10 Aug 2016

NZ's bee population is buzzing - industry

7:44 pm on 10 August 2016

New Zealand's honey bee population is growing rapidly, says Apiculture NZ - despite a study which says it's declining.

There is an epidemic of deformed wing virus in hives across New Zealand, says Otago University zoology professor Alison Mercer.

Hive numbers are booming in NZ, says Apiculture NZ Photo: 123RF

Lincoln University has released a new study, which says New Zealand agriculture stands to lose between $295 million and $728m annually if the local honeybee population continues to decline.

Lincoln University professor Stephen Wratten, one of the co-authors of the study, said it was well known that a global decline in the populations of insect pollinators posed a major threat to food and nutritional security.

"We've lost most of our wild bees in New Zealand to varroa mite, and cultivated bees are becoming resistant to varroa pesticides. Functioning beehives are becoming increasingly expensive for farmers to rent. We know the decline in bee populations is going to have a major impact on our economy, but we wanted to measure the impact."

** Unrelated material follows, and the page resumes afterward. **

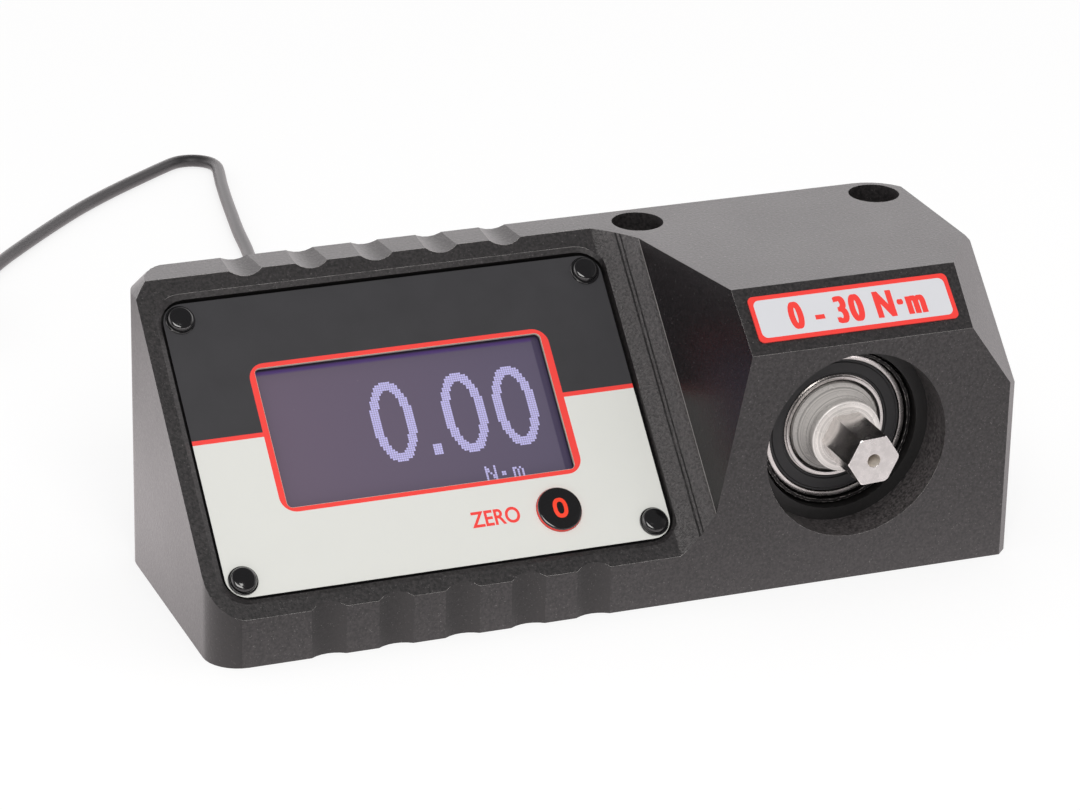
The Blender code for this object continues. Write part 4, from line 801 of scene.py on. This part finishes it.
def block_finish(index, point, normal):
    """Index of the finish at a face of the block that has the given index so far."""
    axis = DRIVE.translation
    in_opening = math.hypot(point.x - axis.x, point.z - axis.z) < OPENING_RADIUS + 0.00015
    depth = point.y - FRONT_FACE if in_opening else 0
    # The opening's depths and the pocket take the near-black finish: painted shade.
    if depth > 0.0080 or deep_inside(point):
        return BORE
    # The opening's front part takes a paler tone: painted light.
    if depth > 0.0006:
        return OPENING
    if index == PALE_EDGE and not highlight_and_wear_place(point):
        index = COAT
    # Hollow walls take painted shade and light.
    return HOLLOW if index == COAT and in_hollow(point, normal) else index


def housing():
    bm = copy_of("housing")
    for face in bm.faces:
        middle = face.calc_center_median()
        if on_ramp(middle, face.normal):
            face.material_index = RAMP
        elif on_cheek(middle, face.normal):
            face.material_index = CHEEK
    cheek_foot = []
    for edge in bm.edges:
        if sorted(face.material_index for face in edge.link_faces) == [RAMP, CHEEK]:
            cheek_foot.append([vertex.co.copy() for vertex in edge.verts])
    # The broken edges take the pale finish at the chosen places: painted highlight and wear.
    for face in break_edges(bm, EDGE_WIDTH, mark=PALE_EDGE).faces:
        face.material_index = block_finish(face.material_index, face.calc_center_median(), face.normal)
    finishes = [paint(), wear_and_highlight_edge(), bore_painted_shade(), ramp_skin_and_painted_shade()]
    # The cheek's darker tone is painted shade.
    finishes.append(paint("cheek_painted_shade", (0.0062, 0.0048, 0.0054), 0.25, 0.35, 1.47))
    # The opening's paler tone is painted light.
    finishes.append(paint("opening_painted_light", (0.052, 0.0475, 0.048), 0.40))
    # The hollows' darker tone is painted shade, with painted light where they face left.
    finishes.append(paint("hollow_painted_shade_and_light", (0.0040, 0.0036, 0.0037), 0.46, 0.7, 1.50, light_painted_facing_left=True))
    piece(
        "housing_shape", bm, finishes, "block",
        replaces=("housing",), smooth=30, level=True,
    )
    cheek_foot_highlight(cheek_foot)


def cheek_foot_highlight(edges):
    """A thin broken pale line up the foot of the cheek, one piece to an edge: a painted highlight."""
    width = 0.00009
    turn = SLOPE.to_3x3()
    corners = [Vector((0, 0, 0)), turn @ Vector((-width, 0, 0)), turn @ Vector((0, 0, width))]
    bm = bmesh.new()
    for low, high in edges:
        inset = (high - low).normalized() * width
        rings = [[bm.verts.new(end + spot) for spot in corners] for end in (low + inset, high - inset)]
        join_rings(bm, *rings)
    # Its pale finish is a painted highlight.
    finish = printed("foot_line", (0.20, 0.19, 0.185), 0.5, 0.6)
    piece("cheek_foot_highlight", bm, finish, "block", smooth=0)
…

But Apiculture New Zealand chief executive Daniel Paul said the industry's "bee loss survey" showed that bee populations were healthy.

"What we are concerned about is that we don't want to give the impression that bee populations are under threat, they are not under any sort of near-term threat as far as we can see.

"We have to deal with varroa obviously, but we've been dealing with varroa for over twelve years now and New Zealand beekeepers are very vigilant at dealing with it."

He said there were nearly 700,000 hives in New Zealand, up from 300,000 15 years ago.

"Hive numbers grew by nearly 70,000 in the 2014-2015 year alone, and that shows you how well the industry is doing.

"There are close to 7000 beekeepers in New Zealand and that number continues to grow each year as well."

Mr Paul said a recent bee loss survey conducted nation-wide showed that annual hive losses in New Zealand were only around 10 percent, compared with 17 percent and higher in other countries.

He said there was ongoing research into the resistance of varroa treatments.